How can mesh neural networks enable decentralized AI inference on smartphones?

Smartphones can form cooperative arrays that run parts of a neural model across peers, enabling decentralized inference without constant cloud involvement. This approach combines ideas from federated learning and model partitioning so that devices share intermediate activations or compressed parameters rather than raw sensor data. As described by Brendan McMahan at Google Research, federated techniques reduce centralized data transfer and preserve privacy while enabling collaborative model behavior. Mesh-based inference extends that principle from training to real-time prediction by using peer-to-peer links and local compute.

Architecture and communication

A practical mesh design splits a neural network into segments that run on different phones, or runs ensemble fragments whose outputs are aggregated by neighboring nodes. Communication uses local wireless links and lightweight protocols to trade model activations or summaries. Latency and bandwidth constraints determine how finely to partition the model and whether to compress activations, perform quantization, or use early-exit classifiers on-device. Techniques originally explored in split learning and distributed inference reduce per-device compute while retaining model capacity across the mesh. Reliable aggregation requires techniques such as secure aggregation and consensus protocols so contributions from multiple devices can be combined without exposing sensitive inputs.

Relevance, causes, and consequences

The shift toward mesh-enabled inference is driven by rising smartphone compute capabilities, stricter privacy expectations, and intermittent connectivity in many regions. Decentralized inference reduces round-trip latency for interactive applications, provides resilience when connectivity to central servers is limited, and improves data sovereignty in communities where sending data abroad is culturally or legally problematic. However, there are trade-offs: energy consumption moves from datacenter to battery-limited devices, and heterogeneity in hardware and trustworthiness complicates model consistency. Security consequences include new attack surfaces where compromised nodes can poison intermediate activations if robust validation is absent.

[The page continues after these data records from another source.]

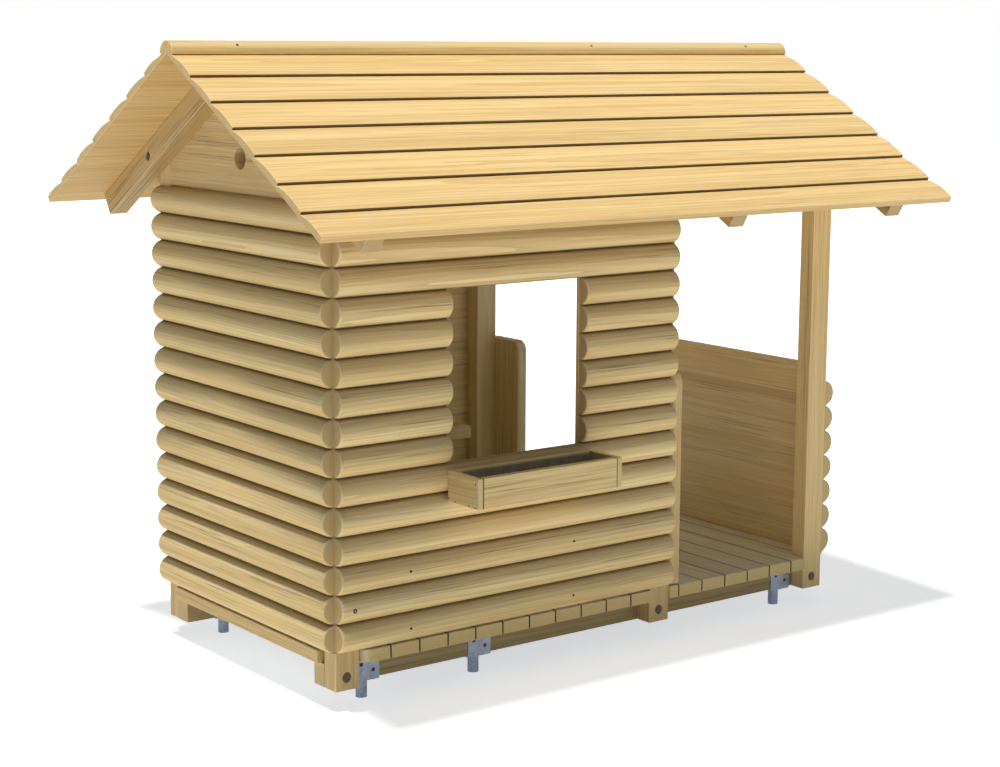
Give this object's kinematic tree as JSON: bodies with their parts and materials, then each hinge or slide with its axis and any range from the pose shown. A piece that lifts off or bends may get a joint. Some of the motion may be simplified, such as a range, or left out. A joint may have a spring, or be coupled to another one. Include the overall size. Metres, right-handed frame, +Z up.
{
  "type": "log cabin with veranda",
  "caption": "Small timber play cabin of half-round logs with a pitched board roof, a window with a planter, and an open veranda.",
  "frame": {"origin": "centre of the building's outline, on the ground at the tips of the anchor pipes", "axes": "+X along the front from the closed gable to the veranda, +Y from the window side to the back, +Z up"},
  "size_m": [2.8546, 1.9214, 2.2332],
  "materials": {
    "roof_boards": "satin",
    "ridge_log": "satin",
    "half_logs": "satin",
    "deck_boards": "satin",
    "frame_timber": "satin",
    "planed_boards": "satin",
    "galvanised_steel": "matte",
    "planter_liner": "matte"
  },
  "bodies": {
    "root": {"back_wall_logs": "half_logs", "bench_cleat": "planed_boards", "bench_seat": "planed_boards", "cabin_deck": "deck_boards", "doorway_panel_back": "planed_boards", "doorway_panel_front": "planed_boards", "front_wall_left_logs": "half_logs", "front_wall_lower_logs": "half_logs", "front_wall_right_logs": "half_logs", "front_wall_upper_logs": "half_logs", "gable_plank_lowest": "planed_boards", "gable_plank_second": "planed_boards", "gable_planks_upper": "planed_boards", "gable_wall_logs": "half_logs", "ground_anchor_back_left": "galvanised_steel", "ground_anchor_back_middle": "galvanised_steel", "ground_anchor_back_right": "galvanised_steel", "ground_anchor_front_left": "galvanised_steel", "ground_anchor_front_middle": "galvanised_steel", "ground_anchor_front_right": "galvanised_steel", "joist_back": "frame_timber", "joist_front": "frame_timber", "low_wall_logs": "half_logs", "low_wall_rail": "planed_boards", "planter_base": "planed_boards", "planter_end_boards": "planed_boards", "planter_liner": "planter_liner", "planter_long_boards": "planed_boards", "post_back_left": "frame_timber", "post_back_middle": "frame_timber", "post_back_right": "frame_timber", "post_front_left": "frame_timber", "post_front_middle": "frame_timber", "post_front_right": "frame_timber", "rafter_back_left": "frame_timber", "rafter_back_middle": "frame_timber", "rafter_back_right": "frame_timber", "rafter_front_left": "frame_timber", "rafter_front_middle": "frame_timber", "rafter_front_right": "frame_timber", "ridge_cap": "ridge_log", "roof_boards_back": "roof_boards", "roof_boards_front": "roof_boards", "veranda_deck": "deck_boards", "veranda_gable_planks": "planed_boards", "window_battens": "planed_boards"}
  },
  "joints": []
}
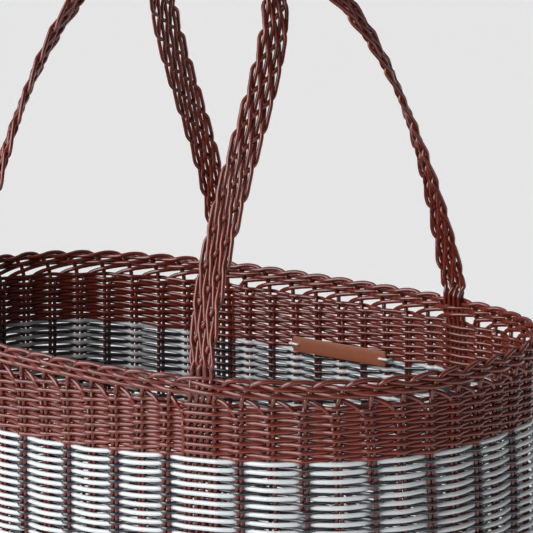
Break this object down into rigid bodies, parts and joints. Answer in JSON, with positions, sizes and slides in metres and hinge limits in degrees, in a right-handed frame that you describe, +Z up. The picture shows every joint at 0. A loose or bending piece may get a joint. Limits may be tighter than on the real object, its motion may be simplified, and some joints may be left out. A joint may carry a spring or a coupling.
{
  "type": "market basket",
  "caption": "Oblong market basket woven from round plastic cord, with a rolled border and plaited strap handles that bend outwards.",
  "frame": {"origin": "middle of the base's underside, on the surface that the basket stands on", "axes": "+Z up, +X along the basket's length, -Y towards the front handle's side"},
  "size_m": [0.4972, 0.316, 0.5112],
  "materials": {
    "brown_cord": "glossy extruded plastic cord, maroon brown",
    "checked_cord": "white and charcoal plastic cords woven row about",
    "white_cord": "glossy extruded plastic cord, white",
    "strap_cord": "glossy plaited plastic cord, maroon brown",
    "tag_leather": "tan leather, smooth, pale cut edges, blank"
  },
  "bodies": {
    "basket": {"base_mat": "brown_cord", "lower_band": "brown_cord", "checked_band": "checked_cord", "upper_band": "brown_cord", "rim_border": "brown_cord", "front_right_leg": "brown_cord", "back_right_leg": "brown_cord", "back_left_leg": "brown_cord", "front_left_leg": "brown_cord", "leather_tag": "tag_leather", "tag_tie_left": "white_cord", "tag_tie_right": "white_cord"},
    "front_handle": {"front_handle": "strap_cord"},
    "back_handle": {"back_handle": "strap_cord"}
  },
  "joints": [
    {"name": "front_handle_bend", "type": "hinge", "parent": "basket", "child": "front_handle", "pos_m": [0, -0.1426, 0.2457], "axis": [1, 0, 0], "range_deg": [0, 75], "stiffness_Nm_per_rad": 0.5},
    {"name": "back_handle_bend", "type": "hinge", "parent": "basket", "child": "back_handle", "pos_m": [0, 0.1426, 0.2457], "axis": [-1, 0, 0], "range_deg": [0, 75], "stiffness_Nm_per_rad": 0.5}
  ]
}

Human and territorial nuances matter. In low-infrastructure settings, community-operated meshes can enable AI-powered services without expensive cloud links, aligning with local control goals. Environmentally, shifting some inference off cloud servers can lower datacenter energy use but may increase aggregate device-level consumption unless models and protocols are optimized for energy efficiency. Operating such meshes responsibly requires interdisciplinary work across systems engineering, privacy law, and local governance to ensure equitable benefit and minimize risks.